Furthermore, preventing unintended pregnancies is a cost-effective strategy to prevent new HIV infections. Models show that for the same expenditure, increasing contraceptive use averts more HIV-positive births than a traditional preventing mother-to-child transmission (PMTCT) strategy of ARV prophylaxis (for disease prevention) (206, 211). For example, a study in eight African countries estimated that the same number of infections averted by providing nevirapine to all women with HIV giving birth could be averted at less cost by moderate reductions in the number of unintended pregnancies, ranging from 6% in Kenya to 35% in Rwanda (211). Both these strategies are important.

Preventing unwanted pregnancy is a key element in the four-element strategy for preventing mother-to-child transmission of HIV. As identified by the UN in the Glion Call to Action on Family Planning and HIV/AIDS in Women and Children (223), the four elements respond to health care providers’ four opportunities to reduce motherto- child transmission (246). The Glion Call to Action states that all four elements are essential for meeting the UN goal of halving the proportion of infants infected with HIV by 2010:

  1. Primary prevention of HIV infection. Preventing HIV infection in women, including those who are pregnant or breastfeeding, is the most efficient way to avoid HIV infections in infants—and it saves women’s lives as well. Programs and policy makers can give attention to strengthening primary prevention services, such as counseling and testing, and condom provision. Providers can counsel couples on reducing their risk of acquiring HIV and other STIs, and offer condoms as needed.

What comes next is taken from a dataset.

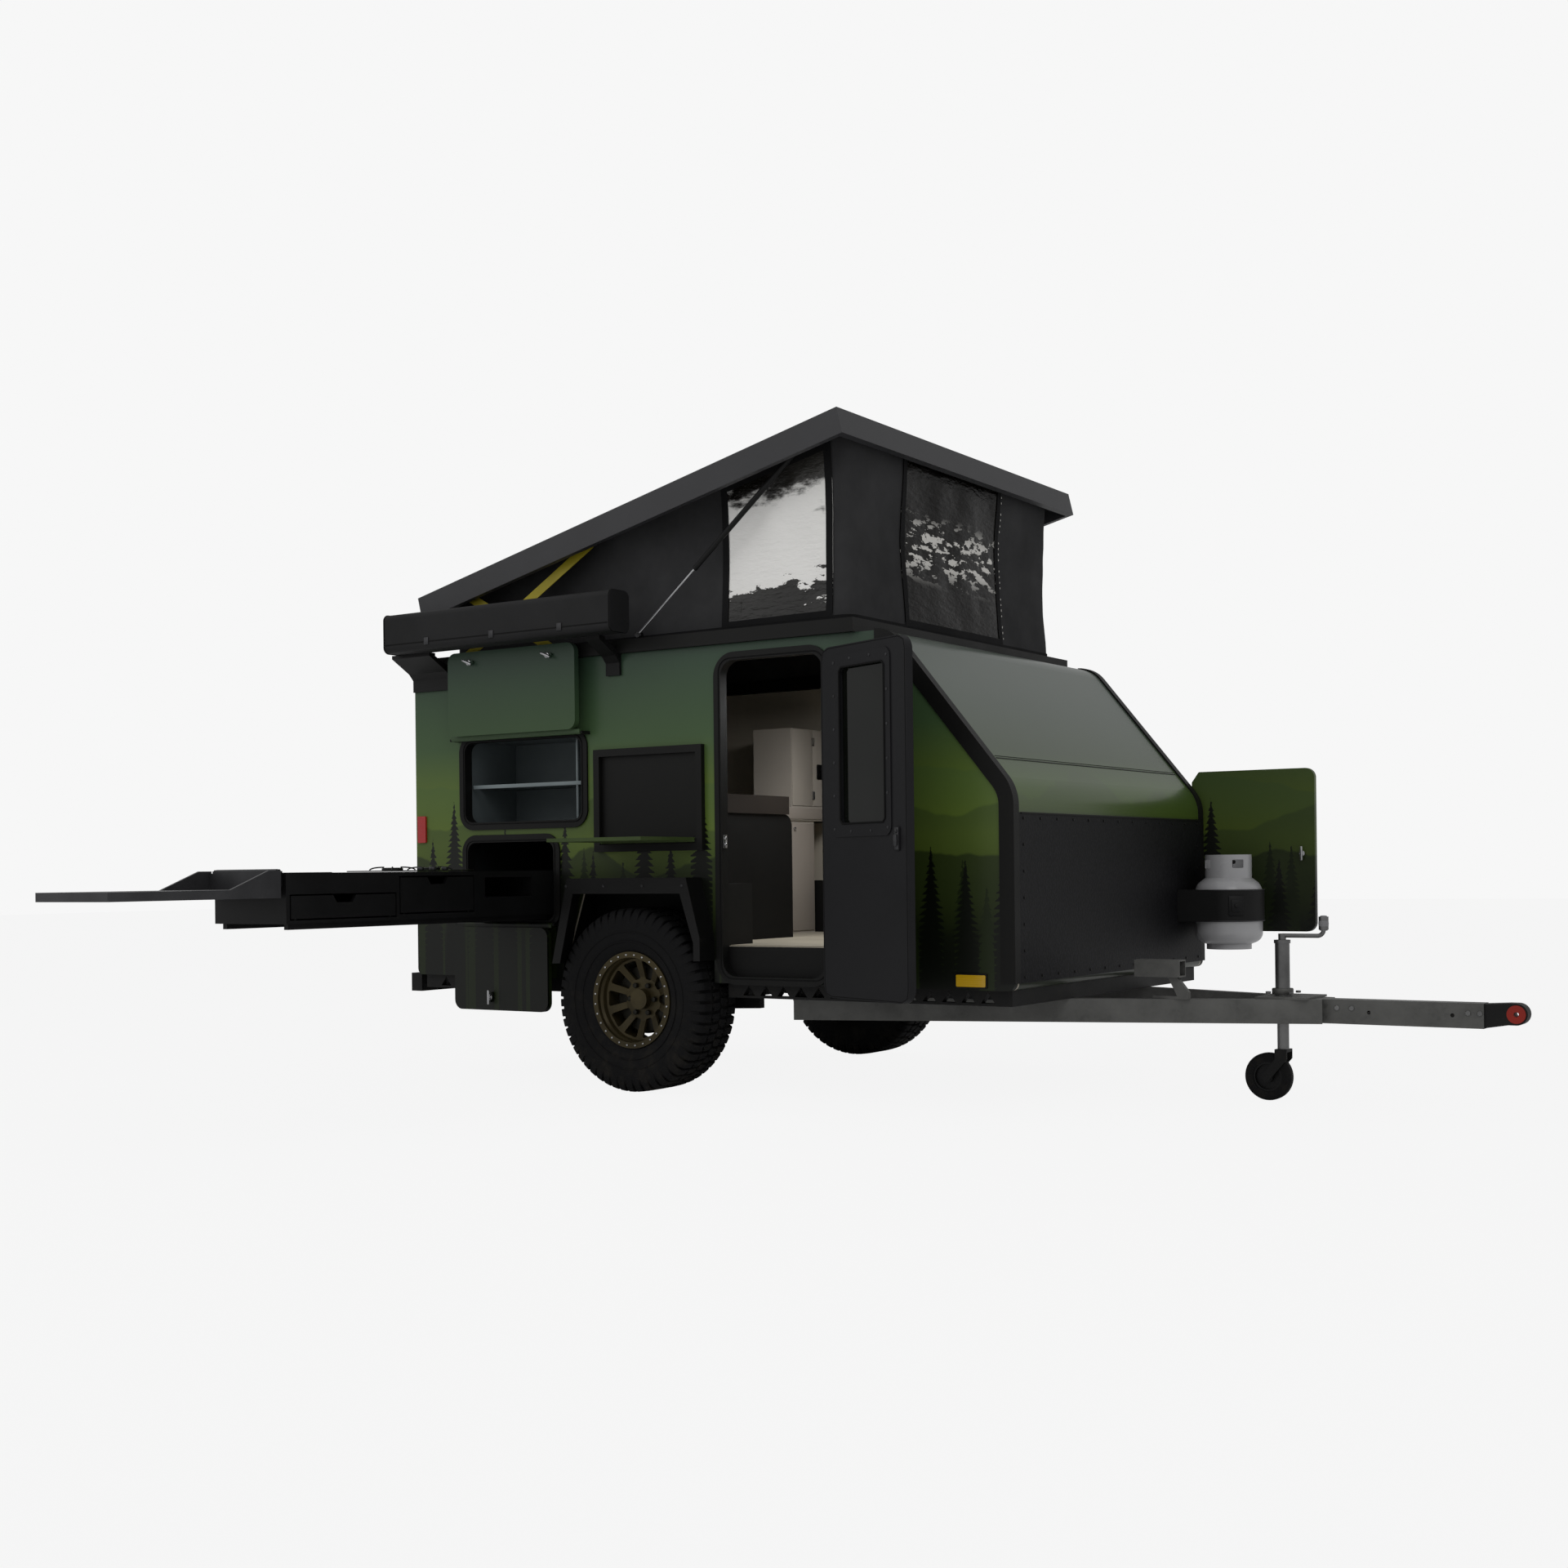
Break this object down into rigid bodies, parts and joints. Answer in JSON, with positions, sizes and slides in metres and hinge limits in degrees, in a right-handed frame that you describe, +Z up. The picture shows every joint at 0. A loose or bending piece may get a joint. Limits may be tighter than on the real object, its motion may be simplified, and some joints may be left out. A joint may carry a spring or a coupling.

  2. Preventing unintended pregnancies in women with HIV. Family planning provides couples with HIV an opportunity to prevent unintended pregnancies and to avoid having children who are infected with HIV. Strengthening family planning programs for all women, especially in high prevalence settings, will reach many infected women who still do not know their status and need family planning. Providers can help women who want to avoid pregnancy choose and use a family planning method effectively (see 'Women With HIV Can Safely Use Most Contraceptive Methods').

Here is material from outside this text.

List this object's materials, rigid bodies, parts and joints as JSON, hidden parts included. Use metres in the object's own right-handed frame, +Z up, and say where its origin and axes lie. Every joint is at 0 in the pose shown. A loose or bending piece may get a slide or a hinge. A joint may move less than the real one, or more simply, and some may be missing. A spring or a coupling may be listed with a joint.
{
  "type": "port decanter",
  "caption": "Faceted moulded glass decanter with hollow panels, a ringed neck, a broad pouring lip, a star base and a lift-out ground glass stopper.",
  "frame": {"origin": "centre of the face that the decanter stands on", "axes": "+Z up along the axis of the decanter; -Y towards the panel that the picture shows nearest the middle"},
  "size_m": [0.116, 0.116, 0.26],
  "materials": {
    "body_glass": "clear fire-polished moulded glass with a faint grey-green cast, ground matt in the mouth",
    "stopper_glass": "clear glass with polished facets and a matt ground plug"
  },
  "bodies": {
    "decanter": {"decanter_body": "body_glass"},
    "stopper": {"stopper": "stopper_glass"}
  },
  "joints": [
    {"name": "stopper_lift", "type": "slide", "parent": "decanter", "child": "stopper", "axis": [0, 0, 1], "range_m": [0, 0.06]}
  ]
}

  3. Preventing HIV transmission from women to their infants. The risk that a woman with HIV will transmit the virus to her infant can be reduced in a number of ways—prophylaxis with ARVs during pregnancy and around the time of giving birth, certain ongoing ARV treatments (if the woman needs ARVs for her own health), cesarean-section delivery, and either avoiding breastfeeding altogether or exclusive breastfeeding for six months (see 'Women With HIV Need the Facts About Pregnancy').
  4. Providing care, treatment, and support for mothers with HIV and their children. Offering ongoing care and treatment and support for mothers with HIV and their infants helps to ensure the mother’s health and to protect the child’s health and development.

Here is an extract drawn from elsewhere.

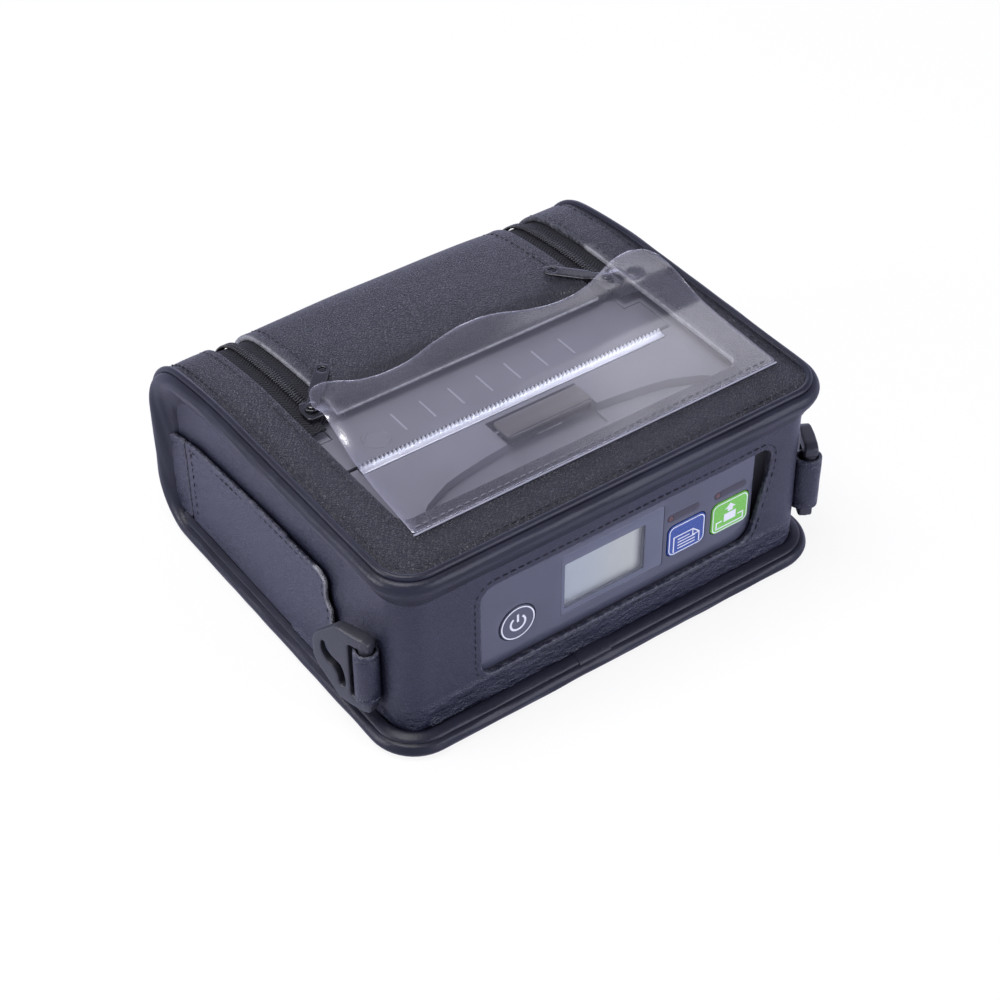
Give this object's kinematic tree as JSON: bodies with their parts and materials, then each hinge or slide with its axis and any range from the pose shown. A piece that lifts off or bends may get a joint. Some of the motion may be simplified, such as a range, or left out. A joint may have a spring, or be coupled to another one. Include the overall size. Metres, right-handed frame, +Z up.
{
  "type": "portable thermal printer",
  "caption": "Battery-powered thermal receipt printer in a sewn carrying case, with a clear top flap, a zipped rear flap, a front window for the panel, and strap rings.",
  "frame": {"origin": "middle of the underside: half way between the side walls, and half way between the front and rear ends of the edge roll", "axes": "+X to the object's right as seen from the front, the front with the control panel faces -Y, +Z is up"},
  "size_m": [0.181, 0.1492, 0.0753],
  "materials": {
    "leather": "grained artificial leather, satin",
    "edging": "smooth rolled edging",
    "clear_vinyl": "clear soft film",
    "zip_tape": "woven tape",
    "zip_teeth": "moulded coil",
    "slider_metal": "black enamel",
    "steel": "satin",
    "ring_plastic": "moulded",
    "shell": "fine texture",
    "battery_wrap": "shrink sleeve",
    "panel": "printed film",
    "panel_lens": "clear window",
    "display": "liquid crystal display",
    "print_key": "film over a key",
    "feed_key": "film over a key",
    "led": "diffused lens",
    "circuit": "solder mask",
    "dark_plastic": "moulded",
    "lever_grey": "fine texture",
    "ceramic": "glazed",
    "heat_sink": "milled",
    "rubber": "ground",
    "white_plastic": "moulded",
    "paper": "coated paper",
    "card": "wound card"
  },
  "bodies": {
    "case": {"case_band": "leather", "case_wrap_panel": "leather", "case_base_panel": "leather", "edge_roll": "edging", "seam_piping": "edging", "vinyl_hem": "edging", "zip_tape_case": "zip_tape", "zip_coil_case": "zip_teeth", "zip_end_stops": "steel", "side_flap_anchor": "leather", "side_flap_fastener": "zip_tape", "strap_loop_left": "leather", "strap_loop_right": "leather", "lower_shell": "shell", "upper_shell": "shell", "battery_door": "shell", "battery_pack": "battery_wrap", "control_panel": "panel", "lcd_lens": "panel_lens", "lcd_module": "display", "status_leds": "led", "panel_board": "circuit", "main_board": "circuit", "port_block": "dark_plastic", "tear_bar": "steel", "lever_pin": "steel", "lever_spring": "steel", "print_head": "ceramic", "head_sink": "heat_sink", "head_spring": "steel", "side_frames": "steel", "idler_stud": "steel", "motor": "steel", "lid_pin": "steel", "paper_cradle": "shell", "shell_screws": "steel"},
    "cover": {"vinyl_cover": "clear_vinyl"},
    "flap": {"rear_flap": "leather", "zip_tape_flap": "zip_tape", "zip_coil_flap": "zip_teeth"},
    "lid": {"paper_lid": "shell", "platen_bushes": "white_plastic"},
    "platen": {"platen_shaft": "steel", "platen_rubber": "rubber", "platen_gear": "steel"},
    "idler": {"idler_gear": "white_plastic"},
    "pinion": {"motor_pinion": "steel"},
    "roll": {"paper_roll": "paper", "paper_core": "card"},
    "lever": {"release_lever": "lever_grey"},
    "power": {"power_key": "panel"},
    "print": {"print_key": "print_key"},
    "feed": {"feed_key": "feed_key"},
    "slider_left": {"zip_slider_left": "slider_metal"},
    "slider_right": {"zip_slider_right": "slider_metal"},
    "pull_left": {"zip_pull_left": "slider_metal"},
    "pull_right": {"zip_pull_right": "slider_metal"},
    "port_flap": {"side_flap": "leather"},
    "ring_left": {"strap_ring_left": "ring_plastic"},
    "ring_right": {"strap_ring_right": "ring_plastic"}
  },
  "joints": [
    {"name": "rear_flap_hinge", "type": "hinge", "parent": "case", "child": "flap", "pos_m": [0, 0.07258, 0.01515], "axis": [1, 0, 0], "range_deg": [-95, 0]},
    {"name": "cover_lift", "type": "hinge", "parent": "case", "child": "cover", "pos_m": [0, -0.05468, 0.0721], "axis": [1, 0, 0], "range_deg": [0, 110]},
    {"name": "lid_hinge", "type": "hinge", "parent": "case", "child": "lid", "pos_m": [0, 0.06498, 0.044], "axis": [1, 0, 0], "range_deg": [-86, 0]},
    {"name": "platen_spin", "type": "hinge", "parent": "lid", "child": "platen", "pos_m": [0, -0.00983, 0.057], "axis": [1, 0, 0], "continuous": true},
    {"name": "idler_spin", "type": "hinge", "parent": "case", "child": "idler", "pos_m": [0.059, -0.01199, 0.04454], "axis": [1, 0, 0], "continuous": true},
    {"name": "motor_spin", "type": "hinge", "parent": "case", "child": "pinion", "pos_m": [0.059, -0.00808, 0.03378], "axis": [1, 0, 0], "continuous": true},
    {"name": "roll_spin", "type": "hinge", "parent": "case", "child": "roll", "pos_m": [0, 0.03118, 0.0328], "axis": [1, 0, 0], "continuous": true},
    {"name": "lever_press", "type": "hinge", "parent": "case", "child": "lever", "pos_m": [0, -0.02523, 0.0636], "axis": [1, 0, 0], "range_deg": [0, 12], "stiffness_Nm_per_rad": 0.06, "springref_deg": -8.59, "deforming": ["lever_spring"]},
    {"name": "power_press", "type": "slide", "parent": "case", "child": "power", "axis": [0, 1, 0], "range_m": [0, 0.0006], "stiffness_N_per_m": 600, "springref_m": -0.001},
    {"name": "print_press", "type": "slide", "parent": "case", "child": "print", "axis": [0, 1, 0], "range_m": [0, 0.0006], "stiffness_N_per_m": 600, "springref_m": -0.001},
    {"name": "feed_press", "type": "slide", "parent": "case", "child": "feed", "axis": [0, 1, 0], "range_m": [0, 0.0006], "stiffness_N_per_m": 600, "springref_m": -0.001},
    {"name": "zip_slide_left", "type": "slide", "parent": "flap", "child": "slider_left", "axis": [0, 1, 0], "range_m": [0, 0.028]},
    {"name": "zip_slide_right", "type": "slide", "parent": "flap", "child": "slider_right", "axis": [0, 1, 0], "range_m": [0, 0.028]},
    {"name": "pull_swing_left", "type": "hinge", "parent": "slider_left", "child": "pull_left", "pos_m": [-0.0566, 0.01043, 0.0717], "axis": [0, 0, 1], "range_deg": [-50, 80]},
    {"name": "pull_swing_right", "type": "hinge", "parent": "slider_right", "child": "pull_right", "pos_m": [0.0566, 0.01043, 0.0717], "axis": [0, 0, 1], "range_deg": [-80, 50]},
    {"name": "port_flap_hinge", "type": "hinge", "parent": "case", "child": "port_flap", "pos_m": [-0.0799, 0.05368, 0.024], "axis": [0, 0, 1], "range_deg": [-150, 0]},
    {"name": "ring_swing_left", "type": "hinge", "parent": "case", "child": "ring_left", "pos_m": [-0.0816, -0.05482, 0.026], "axis": [0, 0, 1], "range_deg": [-20, 150]},
    {"name": "ring_swing_right", "type": "hinge", "parent": "case", "child": "ring_right", "pos_m": [0.0816, -0.06516, 0.026], "axis": [0, 0, 1], "range_deg": [-160, 8]}
  ],
  "couplings": [
    {"joint": "cover_lift", "follows": "rear_flap_hinge", "ratio": -1.15},
    {"joint": "lid_hinge", "follows": "rear_flap_hinge", "ratio": 0.9},
    {"joint": "idler_spin", "follows": "platen_spin", "ratio": -0.75},
    {"joint": "motor_spin", "follows": "platen_spin", "ratio": 1.2857}
  ]
}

To date, many HIV programs have focused mainly on the third element—specifically, providing ARVs to women who are already pregnant in order to reduce the risk of transmission of HIV to the infant (245). Much less attention has focused on preventing unintended pregnancies among women with HIV (207). Often this narrow focus is due to separate funding streams, which continue to treat family planning as if it were unrelated to HIV care. There is now a move, however, towards giving equal attention to all four strategic elements to prevent mother-to-child transmission of HIV.